Atualmente, segundo decreto de 2015, o Ibama é responsável por conceder licença ambiental para as seguintes atividades de petróleo e gás natural:

  • exploração e avaliação de jazidas marítimas;
  • produção marítima;
  • produção marítima ou terrestre, no caso de recurso não convencional de petróleo e gás natural.

Ou seja, as regras atuais dizem que o Ibama é responsável por licenciar a produção, mas a exploração (etapa que antecede a produção) já é competência das secretarias estaduais.

No governo, a transferência da competência de autorizar a produção é vista como uma forma de ampliar a produção desse tipo de recurso — que sofre resistência devido aos potenciais impactos ambientais e sociais da técnica usada para exploração, o fraturamento hidráulico.

Alguns estados, contudo, têm legislações próprias que impedem a exploração desses recursos. É o caso do Paraná, cuja lei sancionada em 2019 proíbe a produção de recursos não convencionais por meio do fraturamento hidráulico.

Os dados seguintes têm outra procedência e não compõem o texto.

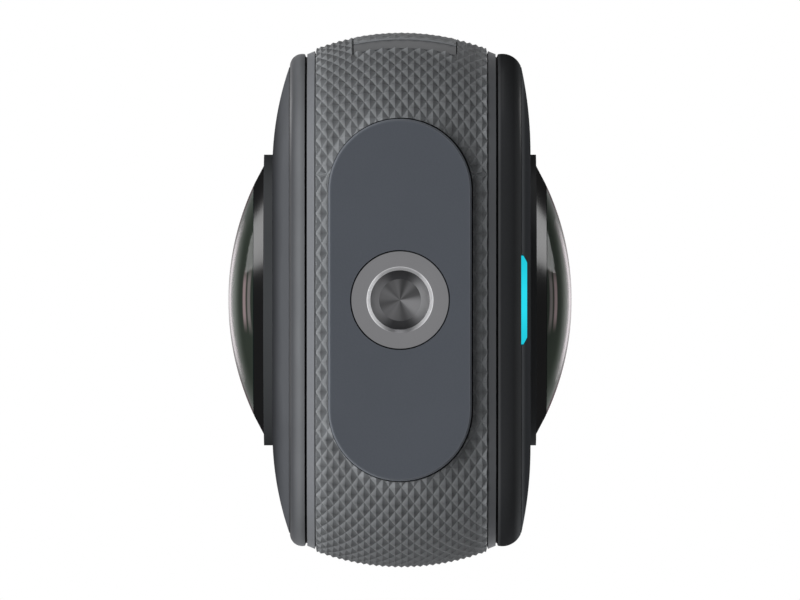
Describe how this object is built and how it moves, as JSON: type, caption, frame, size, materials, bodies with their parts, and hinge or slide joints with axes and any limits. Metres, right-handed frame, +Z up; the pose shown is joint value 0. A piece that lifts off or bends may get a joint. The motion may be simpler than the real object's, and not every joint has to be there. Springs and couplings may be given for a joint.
{
  "type": "360 degree camera",
  "caption": "Slim upright camera with a domed fisheye lens on each face, a knurled band round its sides, a round screen and a slide-out battery with a tripod socket in its foot.",
  "frame": {"origin": "on the battery foot's face, on the axis of the tripod socket", "axes": "+Z up along the camera's length, +X along its width, -Y towards the screen side"},
  "size_m": [0.0462, 0.0308, 0.113],
  "materials": {
    "frame_plastic": "fine satin moulding",
    "grip_rubber": "knurled, matt",
    "seal_rubber": "matt",
    "front_shell": "satin gloss",
    "rear_shell": "fine satin",
    "foot_paint": "fine satin",
    "socket_steel": "turned and polished",
    "cell_wrap": "matt",
    "cell_foil": "rolled",
    "contact_gold": "plated",
    "board_green": "solder mask",
    "cast_alloy": "die cast, matt",
    "spring_steel": "drawn",
    "button_plastic": "satin",
    "switch_plastic": "matt",
    "screen_glass": "polished glass over a dark display",
    "display_black": "dark",
    "light_guide": "lit, satin",
    "lamp": "clear resin",
    "lens_ring_black": "satin",
    "bezel_gloss": "polished",
    "barrel_black": "matt, light trap",
    "lens_glass": "coated optical glass"
  },
  "bodies": {
    "camera": {"antenna": "switch_plastic", "bay_contacts": "cell_wrap", "display_module": "display_black", "frame_screws": "spring_steel", "front_dome_lens": "lens_glass", "front_frame": "front_shell", "front_gasket": "seal_rubber", "front_image_sensor": "display_black", "front_inner_lens": "lens_glass", "front_lens_barrel": "barrel_black", "front_lens_bezel": "bezel_gloss", "front_lens_ring": "lens_ring_black", "front_panel": "front_shell", "front_relay_lens": "lens_glass", "front_sensor_board": "board_green", "grip_skin": "grip_rubber", "heat_spreader": "cell_foil", "inner_chassis": "cast_alloy", "latch_spring": "spring_steel", "lens_carrier": "cast_alloy", "main_board": "board_green", "memory_card_slot": "cell_wrap", "microphones": "spring_steel", "mid_frame": "frame_plastic", "power_switch": "switch_plastic", "processor_shield": "cell_foil", "rear_dome_lens": "lens_glass", "rear_frame": "rear_shell", "rear_gasket": "seal_rubber", "rear_image_sensor": "display_black", "rear_inner_lens": "lens_glass", "rear_lens_barrel": "barrel_black", "rear_lens_bezel": "bezel_gloss", "rear_lens_ring": "lens_ring_black", "rear_panel": "rear_shell", "rear_relay_lens": "lens_glass", "rear_sensor_board": "board_green", "screen_glass": "screen_glass", "sensor_plate": "cell_foil", "shutter_switch": "switch_plastic", "speaker": "cell_wrap", "status_led": "lamp", "status_light": "light_guide", "usb_board": "board_green", "usb_door_pin": "spring_steel", "usb_socket": "spring_steel"},
    "battery": {"battery_foot": "foot_paint", "battery_case": "cell_wrap", "battery_cell": "cell_foil", "battery_board": "board_green", "battery_contacts": "contact_gold", "battery_seal": "seal_rubber", "tripod_socket": "socket_steel"},
    "shutter": {"shutter_button": "button_plastic"},
    "power": {"power_button": "button_plastic"},
    "door": {"usb_door": "grip_rubber", "usb_door_seal": "seal_rubber"},
    "latch": {"battery_latch": "button_plastic"}
  },
  "joints": [
    {"name": "battery_slide", "type": "slide", "parent": "camera", "child": "battery", "axis": [0, 0, -1], "range_m": [0, 0.05]},
    {"name": "latch_press", "type": "slide", "parent": "camera", "child": "latch", "axis": [1, 0, 0], "range_m": [0, 0.0008], "stiffness_N_per_m": 400},
    {"name": "shutter_press", "type": "slide", "parent": "camera", "child": "shutter", "axis": [0, 1, 0], "range_m": [0, 0.00035], "stiffness_N_per_m": 600},
    {"name": "power_press", "type": "slide", "parent": "camera", "child": "power", "axis": [-1, 0, 0], "range_m": [0, 0.00035], "stiffness_N_per_m": 600},
    {"name": "door_hinge", "type": "hinge", "parent": "camera", "child": "door", "pos_m": [-0.0215, 0, 0.0664], "axis": [0, 1, 0], "range_deg": [0, 85]}
  ]
}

O superintendente da Empresa de Pesquisa Energética (EPE), Marcos Frederico Souza, relaciona a falta de exploração de não convencionais no Brasil a uma resistência social e de comunicação. “Tem que ter uma convergência, uma conscientização geral”, defende.

Para a diretora do Instituto Arayara, Nicole Oliveira, o debate sobre os recursos não convencionais no Brasil já foi vencido, com uma série de leis estaduais que proíbem a técnica.

Contudo, Nicole defende o papel do Ibama para conceder a licença de produção. “Deixar isso na mão do Ibama significa também que tem um controle mais rígido, com uma equipe mais preparada, que trabalha com petróleo e gás e que está preparada [para lidar] com essa técnica”, comentou.

Para a diretora, a discussão sobre o fraturamento deve ser feita em nível nacional, e não estadual.

“A Europa tem barreiras fitossanitárias de diversos químicos que, se forem utilizados em regiões de produção agrícola, essa produção não pode ser importada pela Europa. Vários desses químicos estão nos componentes usados pelo fracking [fraturamento].”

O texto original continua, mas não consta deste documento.